Turchia: tra tentativi di rinnovamento e limiti alla libertà di espressione. Un Paese a due velocità.

di Michelle Crisantemi

Ha superato i confini nazionali quello che sembrava essere l’ennesimo caso di restrizione alla libertà di espressione in Turchia. Infatti, stavolta la condanna da parte di un tribunale è arrivata nei confronti di Fazil Say, un pianista turco con una carriera internazionale. “Io non so se avete notato, ma dove vi è un pidocchio, una nullità, una vita bassa, un ladro o uno sciocco, c’è un islamico. È questo un paradosso? “. Queste le parole, scritte su twitter, che sono costate al pianista una condanna sospesa a 10 mesi di reclusione per discorsi incitanti all’ odio, come previsto dall’articolo 216 del codice penale turco.
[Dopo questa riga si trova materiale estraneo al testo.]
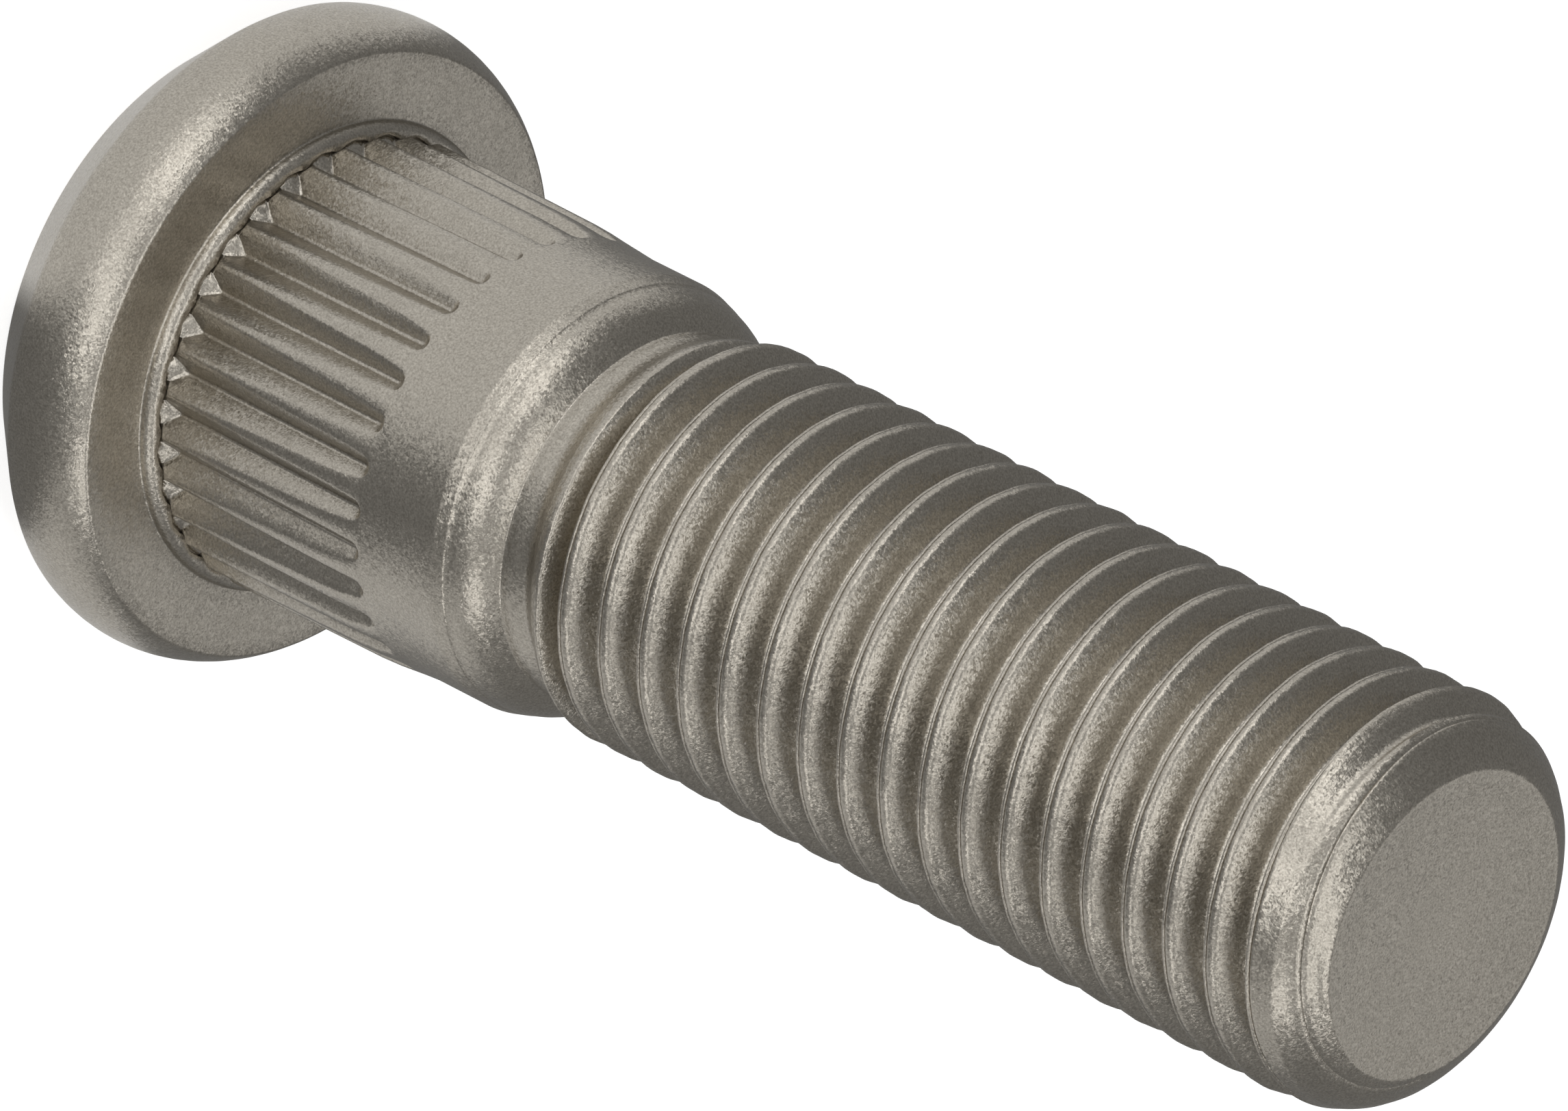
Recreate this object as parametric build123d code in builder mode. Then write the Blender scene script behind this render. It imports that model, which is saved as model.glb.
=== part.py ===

C’è di più: se il pianista dovesse tornare a esprimersi in modo simile da qui a 5 anni andrebbe dritto in prigione. La questione è particolarmente delicata in un Paese che è diventato la “principale prigione per giornalisti”, come lo definisce il “The Economist” e che aspira a diventare membro dell’Unione Europea. Lo sforzo di questo Paese per darsi una costituzione più democratica cozza contro un codice civile fortemente influenzato dalla religione. Una controversia che si esprime nelle diverse reazioni dei ministri turchi all’ accaduto: se il ministro per l’Unione Europea turco ha infatti dichiarato “non possiamo essere contenti che Mr Say, né nessun altro cittadino venga perseguito per essersi espresso liberamente”, il Primo Ministro, Recep Tayyip Erdogan, ha invece tagliato corto dicendo che non ha tempo da perdere in simili argomenti. Eppure lo stesso Primo Ministro era stato bandito dalla politica e brevemente incarcerato nel 1998 per aver recitato una poesia che incitava all’ odio religioso, nel periodo in cui i generali usavano la magistratura per punire i critici di Ataturk e i laici. Ora sembra che è venuto il turno di AK di usare questo potere per reprimere gli attacchi all’Islam Sunnita. Una legge che protegge solo la maggioranza, ma che ignora armeni ed ebrei, denuncia Human Right Watch. La Turchia è uno stato laico, ma circa il 98% della sua popolazione è di religione islamica. La Costituzione turca prevede libertà di religione e coscienza. Come accade in molte altre “democrazie” del mondo però, questo principio viene regolarmente ignorato.